Process shots: fry bacon then remove (photo 1), fry onion, celery, garlic (photo 2), add baked potato (photo 3), pour in milk and chicken stock (photo 4), blitz until smooth then add cream and seasoning (photo 5), stir in cheese (photo 6).
Baked Potato Soup FAQ
Can I prep this ahead of time?
You could make the whole thing and tightly store in the fridge until needed. You can also prepare most of it ahead of time by baking the potatoes. Just scoop out the potato, allow it to cool and tightly store it in the fridge until needed. You can even make the skins, then reheat them in the air fryer or at a low temp in the oven until crisp again.
Do I have to bake the potatoes?
Strictly speaking, you could microwave the potatoes, but they won’t have the fluffy centre. I have actually made this soup with leftover mashed potato (800g/1.8lb) and it comes out great. You just lose out on the potato skin dunkers that’s all.
Do I have to blitz the soup until smooth?
If you’d prefer to have more texture, you can remove some of the potato and dice it up, then stir through at the end so you’ve got some potato chunks through the soup.
Serving Loaded Potato Soup
When it comes to serving up, this is where you can go wild and create that ‘loaded’ soup you’re looking for. My favourite toppings are:
- Sour Cream
Alrighty, let’s tuck into the full recipe for this loaded baked potato soup shall we?!

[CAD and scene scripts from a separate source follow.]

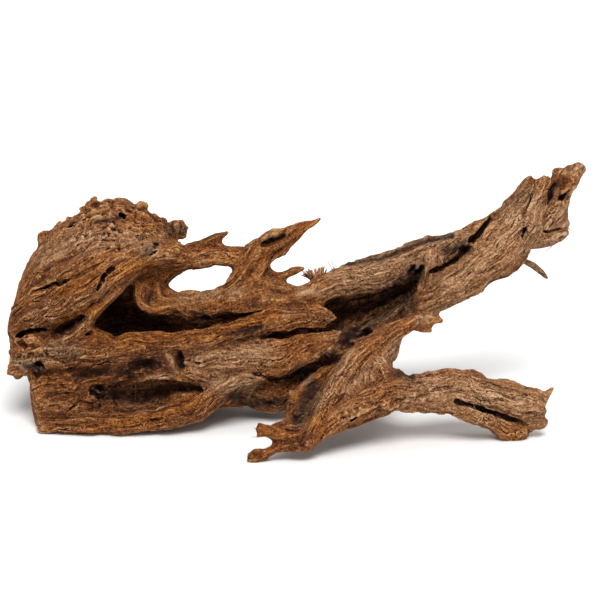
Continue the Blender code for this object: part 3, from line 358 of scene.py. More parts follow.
# Fine strands that the solid leaves out, and backs of slits that are too thin for it
TRIMMINGS = {
    "slot_back": [(284, 337, 10, 8, 8), (312, 331, 12, 8, 8)],
    "heel_back": [(387, 348, 4, 6, 6), (388, 362, -6, 5, 6)],
    "hollow_fill": [(331, 374, -10, 6, 7), (320, 392, -30, 8, 8), (306, 409, -50, 9, 8),
                    (296, 418, -60, 9, 8)],
    "toe_flare": [(300, 414, -56, 8, 8), (288, 424, -66, 6, 6), (274, 430, -76, 5, 5)],
    "toe_splint_a": [(268, 428, -84, 3.4, 4), (257, 422, -85, 1.7, 2)],
    "toe_splint_b": [(266, 434, -86, 3, 4), (254.5, 437.5, -87, 1.6, 2)],
    "toe_splint_d": [(266, 430, -84, 3, 4), (254, 429, -85, 1.6, 2)],
    "toe_splint_e": [(262, 450, -82, 3, 4), (252, 449.5, -82, 1.6, 2)],
    "web_fill": [(435, 260, 6, 7, 8), (436, 272, 3, 7, 8), (434, 286, 2, 9, 9), (430, 298, 6, 11, 11)],
    "plate_spike": [(540, 190, 28, 3.4, 4), (537.5, 181, 28, 1.8, 2)],
    "plate_spike_b": [(546, 186, 30, 3.4, 4), (544, 177.5, 30, 1.8, 2)],
    "toe_splint_c": [(268, 431, -88, 3, 3), (259, 430, -89, 1.2, 1.4)],
    "toe_knob_a": [(252, 455, -80, 4, 4), (246.5, 453.5, -80, 2.2, 2.4)],
    "toe_knob_b": [(252, 459, -79, 4, 4), (246, 460.5, -79, 2.0, 2.2)],
    "toe_spike": [(300, 449, -84, 2.6, 3), (291.5, 452.5, -84, 0.9, 1.0)],
    "web_fray": [(352, 419, -72, 4, 5), (330, 432, -78, 2, 3)],
    "crest_sliver": [(104, 203, 24, 2, 3), (112, 200.5, 24, 1.0, 1.2)],
    "crest_sliver_b": [(140, 207, 24, 3, 3), (150, 205, 24, 1.0, 1.4)],
    "horn_tip": [(94, 207, 27, 5, 6), (95, 201, 27, 4, 5), (95, 198, 26, 3, 3)],
    "antler_fill": [(282, 254, -2, 5, 6), (292, 242, -5, 5, 5), (304, 230, -6, 4, 4), (314, 223, -7, 3.4, 3),
                    (321, 218, -7, 2.2, 2)],
    "fork_back": [(550, 183, 48, 5, 4), (546, 198, 48, 6, 4)],
    "left_knob": [(54, 242, 26, 7, 8), (46, 236, 26, 6.5, 7), (41, 234, 26, 4, 4)],
    "plank_corner": [(316, 338, -14, 6, 5), (332, 335, -14, 5, 4.5), (342, 332, -14, 2.2, 2.4)],
    "plank_corner_b": [(322, 345, -14, 6, 5), (333, 343, -14, 4, 4), (338, 341, -14, 2, 2.4)],
    "plank_shard": [(318, 355, -15, 3, 3), (329, 351, -16, 1.2, 1.4)],
    "plank_shard_b": [(300, 362, -15, 3, 3), (296, 369, -16, 1.4, 1.6)],
    "plank_shard_c": [(287, 372, -14, 3, 4), (279, 378, -16, 1.6, 1.8)],
    "tongue_tip": [(326, 316, -6, 6, 6), (337, 319, -6, 2.4, 3)],
    "slope_plate": [(352, 338, 2, 5, 6), (368, 330, 4, 5, 6), (388, 316, 6, 5, 6), (402, 306, 8, 3, 5)],
    "fang_a": [(358, 345, -6, 4, 5), (352, 336, -4, 1.8, 2.4)],
    "fang_b": [(366, 342, -6, 4, 5), (361, 333, -4, 1.6, 2)],
    "fang_c": [(375, 337, -6, 4, 5), (371, 328, -4, 1.6, 2)],
    "limb_splint": [(540, 414, -24, 4, 5), (548.5, 411, -24, 1.2, 1.6)],
    "limb_splint_b": [(540, 420, -24, 4, 5), (548, 426, -24, 1.4, 1.6)],
    "limb_splint_c": [(516, 434, -22, 4, 4), (525, 438, -22, 1.2, 1.6)],
    "fan_spike_a": [(560, 236, 44, 3, 3), (569, 232, 44, 0.9, 1.2)],
    "fan_spike_b": [(556, 241, 44, 3, 3), (563, 242, 44, 0.9, 1.2)],
    "fan_spike_c": [(560, 213, 44, 3, 3), (569, 211, 44, 0.9, 1.2)],
    "knot_frill_a": [(566, 206, 44, 3, 3), (571, 203, 44, 1.0, 1.2)],
    "knot_frill_b": [(560, 169, 46, 3, 3), (555.5, 167.5, 46, 1.0, 1.2)],
    "nub_hook": [(438, 322, 2, 3, 3), (444, 319, 2, 1.6, 1.8)],
    "spur_fork": [(240, 250, 6, 3, 4), (247, 253, 6, 1.4, 1.8)],
    "heart_rib": [(208, 306, -4, 4, 4), (236, 300, -8, 5, 4), (262, 290, -10, 5, 4), (280, 288, -9, 3, 3)],
    "heart_rib_b": [(214, 299, -2, 3, 3), (240, 290, -8, 4, 4), (258, 276, -10, 4, 4), (266, 262, -12, 3, 3)],
    "heart_rib_c": [(262, 302, -8, 4, 4), (290, 298, -10, 4, 4), (310, 292, -9, 3, 3)],
    "antler_rib": [(246, 268, -10, 3, 3), (258, 252, -13, 4, 3), (272, 249, -14, 3, 3),
                   (290, 241, -11, 2, 2)],
    "bowl_rib": [(168, 290, 14, 2, 3), (176, 297, 8, 3, 3), (196, 296, 2, 3, 3), (218, 290, -2, 3, 3)],
    "shell_rib_a": [(150, 288, 8, 2, 3), (150, 299, 2, 2, 3), (160, 306, -2, 2, 3), (178, 304, -4, 2, 3)],
    "shell_rib_b": [(158, 286, 14, 2, 3), (160, 296, 8, 2, 3), (172, 301, 2, 2, 3), (194, 304, -2, 2, 3)],
}
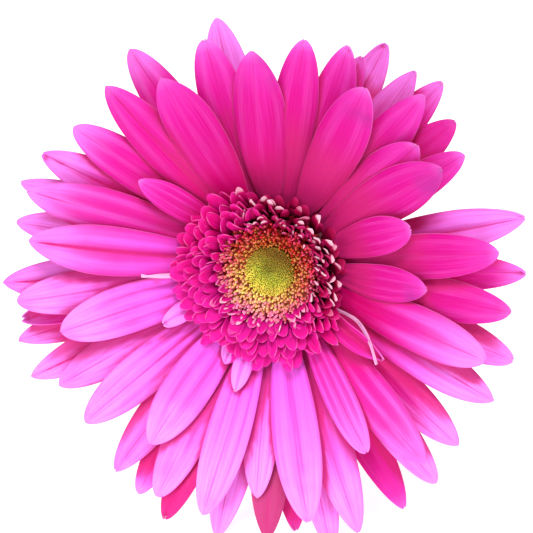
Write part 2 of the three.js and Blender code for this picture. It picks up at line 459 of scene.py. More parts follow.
def petalShape(rng, hint):
    shape = {}
    for key, span in petalRanges.items():
        shape[key] = rng.uniform(*span) if len(span) == 2 else rng.choice(span)
    return shape | hint


def tintPetal(made, layers, spine, hint, rng):
    # the numbers that every point of a petal carries for its material
    tone, mark, shade = layers
    around = spine["around"]
    # painted light and shade by where the petal stands around the head, with a little random tone
    value = np.interp(degrees(around), range(0, 360, 45), rayLook["paintedLightAndShade"], period=360)
    value += rng.uniform(-0.15, 0.15)
    value = hint.get("tone", value)
    # petals that lie low get painted light towards the tip
    level = (np.polyval(spine["height"], 0) - rayLook["lowest"]) / rayLook["levelStep"]
    paintedTipLight = hint.get("paintedTipLight", max(0.3, 1.7 - 0.35 * level))
    # painted shade on the feet, strongest on one side of the head
    paintedFootShade = rayLook["paintedFootShade"] * smoothStep(facing(around, rayLook["paintedFootShadeAt"]) + 0.25)
    # they also get painted shade along the side that faces up, as if cast by the petal above
    upperSide = -cos(around)
    paintedSideShade = 0.3 * smoothStep((3.4 - level) / 2.4) * smoothStep(0.8 - sin(around))
    paintedSideShade = hint.get("sideShade", paintedSideShade)
    for vert in made.verts:
        x, y = vert.co.x, vert.co.y
        window = smoothStep((y - 0.1) / 0.25) * smoothStep((0.93 - y) / 0.25)
        vert[shade] = paintedSideShade * window * smoothStep((x * upperSide + 0.1) / 0.7)
        along = value - paintedTipLight * smoothStep((y - 0.45) / 0.5) + paintedFootShade * (1 - smoothStep(y / 0.6))
        vert[tone] = value if value < rayLook["threadTone"] else max(rayLook["palest"], along)
        vert[mark] = hint.get("bruise", 0) * smoothStep((y - 0.6) / 0.15) * smoothStep((x + 1) / 1.5)


def makeRayPetal(name, spine, hint, seed, stands=()):
    rng = random.Random(seed)
    layerNames = ("petalTone", "petalRidge", "petalBruise", "petalShade")
    made, (tone, ridges, mark, shade) = leafGrid(rayLook, layerNames)
    tintPetal(made, (tone, mark, shade), spine, hint, rng)
    bendPetal(made, ridges, spine, petalShape(rng, hint), seed)
    piece = newPiece(meshOf(made, name), [rayTop, rayUnder], stands)
    thicken(piece, rayLook["thickness"], under=1)
    return piece


def petalMaterial(name, colours):
    made, nodes = newMaterial(name, (0.2, 0.0015), 0.06, Subsurface_Radius=(1.0, 0.2, 0.4),
                              Sheen_Weight=0.01, Sheen_Roughness=0.35, Sheen_Tint=(1.0, 0.75, 1.0, 1))
    tone, ridge, bruise, shade = nodes.attributes("petalTone", "petalRidge", "petalBruise", "petalShade")
    vein, streak, edge, along = nodes.group(veinGroup, colours["lines"], 0.12, tone)
    patch, grain = nodes.group(mottleGroup, 70.0, 2600.0)
    nodes.base = nodes.ramp(along, colours["along"])
    # by their tone, whole petals go deep (painted shade, with their feet deeper still) or towards lilac
    # (painted light), with a little random difference
    inner = nodes.times(nodes.range(along, 0.8, 0.2), nodes.range(tone, -0.3, 0.8, 0, 0.9, False))
    nodes.coat(inner, colours["foot"])
    nodes.coat(nodes.range(tone, 0, 1, 0, 0.5, False), colours["deep"])
    litLilac = nodes.mix(nodes.range(along, 0.15, 0.75), colours["lightFoot"], colours["light"])
    nodes.coat(nodes.range(tone, 0.1, -1.2), litLilac)
    nodes.coat(nodes.range(patch, 0.45, 0.7, 0, 0.35), colours["deep"])
    nodes.coat(nodes.range(streak, 0.4, 0.75, 0, 0.35), colours["streak"])
    # painted highlight on the ridges and painted shade in the grooves, unevenly
    uneven = nodes.times(nodes.range(streak, 0.25, 0.7, 0.5, 1.0), nodes.range(tone, 0.4, -0.3, 0.25, 1))
    nodes.coat(nodes.times(nodes.range(ridge, 0.0, 1.0, 0, 0.42), uneven), litLilac)
    nodes.coat(nodes.times(nodes.range(ridge, -0.1, -1.0, 0, 0.6), uneven), colours["deep"])
    # painted shade: near the foot, under a neighbour and on the deepest-toned petals the colour sinks to
    # crimson
    near = nodes.times(nodes.range(along, 0.44, 0.06), nodes.range(tone, -0.5, 0.3, 0, 0.9))
    nodes.coat(near, colours["near"])
    coveredShade = nodes.times(nodes.range(shade, 0.1, 0.38, 0, 0.85), nodes.range(along, 0.985, 0.93))
    coveredShade = nodes.math("MAXIMUM", coveredShade, nodes.range(tone, 0.9, 1.5, 0, 0.85))
    nodes.coat(coveredShade, colours["shaded"])
    # the deepest-toned petals get a dull painted shade, and threads are nearly white
    nodes.coat(nodes.range(tone, 2.3, 2.8, 0, 0.9), (0.42, 0.05, 0.17))
    nodes.coat(nodes.range(tone, -2.0, -3.0, 0, 1, False), (0.95, 0.62, 0.85))
    fade = nodes.range(along, 0.86, 0.97, 1, 0)
    nodes.coat(nodes.times(vein, fade, colours["veinDepth"]), colours["vein"])
    # the fold down the middle is darker towards the tip
    middle = nodes.times(nodes.range(edge, 0.0, 0.09, 1, 0), nodes.range(along, 0.35, 0.8, 0, 0.5), fade)
    nodes.coat(middle, colours["vein"])
    nodes.coat(nodes.times(bruise, nodes.range(patch, 0.46, 0.64, 0, 0.7)), (0.36, 0.03, 0.26))
    # a painted highlight along the edge and at the tip
    rim = nodes.range(edge, 0.93, 1.0, 0, colours["rimHighlightDepth"])
    tip = nodes.range(along, 0.98, 1.0, 0, colours["rimHighlightDepth"])
    nodes.coat(nodes.math("MAXIMUM", rim, tip), colours["rim"])
    height = nodes.plus(nodes.times(vein, -0.35), nodes.times(streak, 0.7))
    height = nodes.plus(height, nodes.times(grain, 0.1))
    nodes.finish(nodes.range(streak, 0.3, 0.8, 0.4, 0.55), height, 0.4, 0.0003)
    return made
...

How to make Loaded Baked Potato Soup (Full Recipe & Video)
Loaded Baked Potato Soup
- Large Baking Tray (for baking potatoes)
- Large Pot & Wooden Spoon (for soup)
- Hand/Stick Blender (for blending soup)
- Ladel (for serving)
- Sharp Knife & Chopping Board
- 3.3lb / 1.5kg Baking Potatoes (Russets or Maris Pipers)
- 2 1/2 cups / 625ml good quality Chicken Stock
- 1 cup / 250ml Heavy/Double Cream, preferably at room temp
- 1/2-1 cup / 125-250ml Whole Milk, preferably at room temp (see notes)
- 1 cup / 100g Cheddar, plus more to serve (see notes)
- 6 slices of Streaky Bacon
- 2 ribs of Celery, finely diced
- 1 medium Onion, finely diced
- 1 large clove of Garlic, finely diced
- Sour Cream, to serve
- finely diced Fresh Chives, to serve
- Salt & Pepper, to taste
- Olive Oil, as needed
- Add the potatoes to a large baking tray and stab each one a few times with a fork. Coat in a drizzle of oil and a good pinch of salt and pepper. Bake in the oven at 200C/390F for 1 hour, or until deep golden, crispy and soft right through the centre (timings will depend on the size of potatoes, so just be vigilant).
- With about 20mins to go, add the bacon to a large pot over low-medium heat and fry until crispy with most of the fat rendered down. Remove bacon and dice just before needed, leaving the excess fat in the pot. Raise heat slightly to medium and add in celery, onion and garlic. Gently sweat it all down until soft and just starting to pick up colour, adding a dash more oil if needed.
- Once the potatoes are cooked and are cool enough to handle, slice each one into 4 wedges (consider 6 if the potato is very large), then scoop the potato out of each wedge and place it into a bowl to one side. Place the leftover skins back on the baking tray and coat in a drizzle of olive oil and a good pinch of salt & pepper. Place back in the oven at the highest temp it goes for around 5mins, or until visibly crispy.
- Add the potato to the pot and pour in all of the chicken stock and 1/2 cup milk (save the rest). Use your wooden spoon to break up the potato, then use a hand blender to blitz everything until smooth. Don’t over blend otherwise consistency can turn gluey. Stir in the cream and bring to a gentle simmer, then season with 1/2 tsp salt & 1/4 tsp black pepper (or to taste). Turn off heat and stir in 1 cup cheddar, then use the extra milk to thin out the soup to your liking.
- Serve individual portions with cheddar, bacon, a dollop of sour cream and a sprinkling of chives. Enjoy!
b) Consistency – I like to keep the soup fairly thick in the first instance, and then adjust later with the rest of the milk (much easier to thin out a soup than to thicken it). I also like to keep it thick in the beginning because the cheese melts easier.
c) Cheese – I like using a nice sharp/mature cheddar, just to add a punch of flavour. I stir in 1 cup at the end just to add some flavour, but you could add in more if you wanted, just remember there’s more going on top too!
d) Hand Blender – As you blend the soup I recommend doing it in short bursts. Also don’t blitz the soup into oblivion, a few tiny lumps and bumps are fine. If you over-blend the soup the starch from the potatoes can sometimes give the soup a gluey texture.
e) Calories/Serving – This soup will give 5 fairly big portions or 6 small portions. Calories assuming 1/2 cup extra cheddar 5 tbsp sour cream to serve and 2 tbsp olive oil for the potatoes. Calories based on 5 servings.